5. Bring Informal Recyclers Into the Formal System
India should register and train waste workers. At the same time, it must stop unsafe dismantling.
Moreover, formal inclusion can protect workers and improve recovery.
6. Link Recycling With Government Buying
Government EV fleets, buses and storage projects should include end-of-life recycling contracts.
This will create assured demand for formal recyclers. In turn, it will help recycling plants secure feedstock.
ABC Live Ratio Box
| Question | Answer |
|---|---|
| Core Issue | Can critical mineral waste recycling reduce India’s mineral dependence? |
| Short Answer | Yes, if India builds safe and high-recovery recycling systems. |
| Policy Ratio | Used batteries and e-waste should be treated as mineral assets. |
| Main Risk | Without tracking and refining, India may lose minerals to unsafe scrap chains. |
| Strategic Test | India must turn waste into battery-grade and industry-grade material. |
Editorial Conclusion: India Must Build a Circular Mineral Economy
The India-EU EV battery recycling plan comes at the right time.
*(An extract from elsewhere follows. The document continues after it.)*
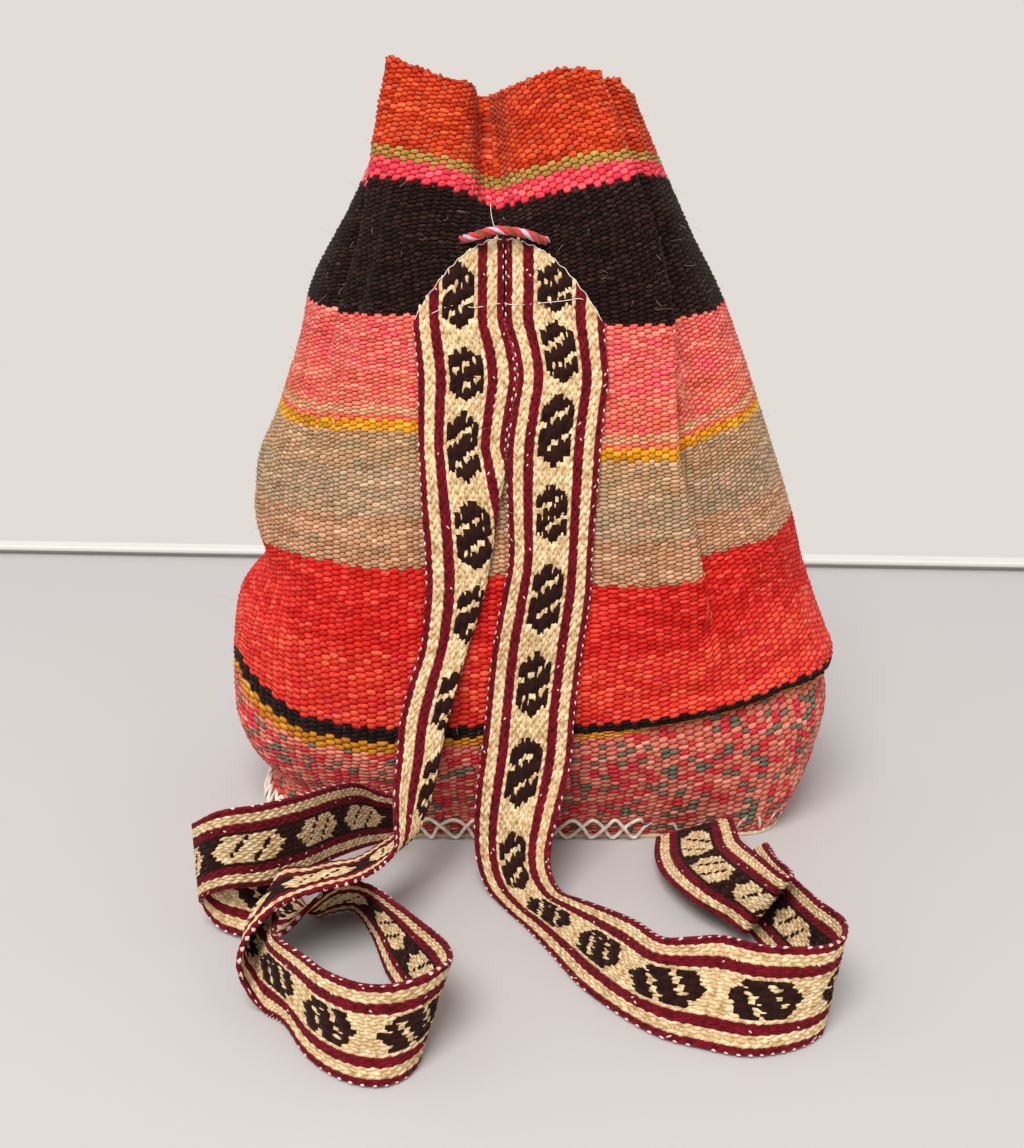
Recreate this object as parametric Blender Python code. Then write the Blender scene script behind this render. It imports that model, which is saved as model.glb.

It shows that future clean-energy power will not depend only on EV sales, solar parks and battery factories. Rather, it will also depend on who controls the minerals inside those technologies.
India cannot replace oil dependence with lithium, cobalt, graphite or rare-earth dependence. Therefore, critical mineral waste recycling must become a core part of India’s industrial policy.
The choice is clear. India can let used batteries, e-waste and solar scrap become pollution. Alternatively, it can recover them as strategic minerals.
Finally, if India acts early, its next mineral revolution may not begin only in a mine. It may also begin in a recycling plant, where discarded batteries and electronics become the raw material of India’s clean-energy future.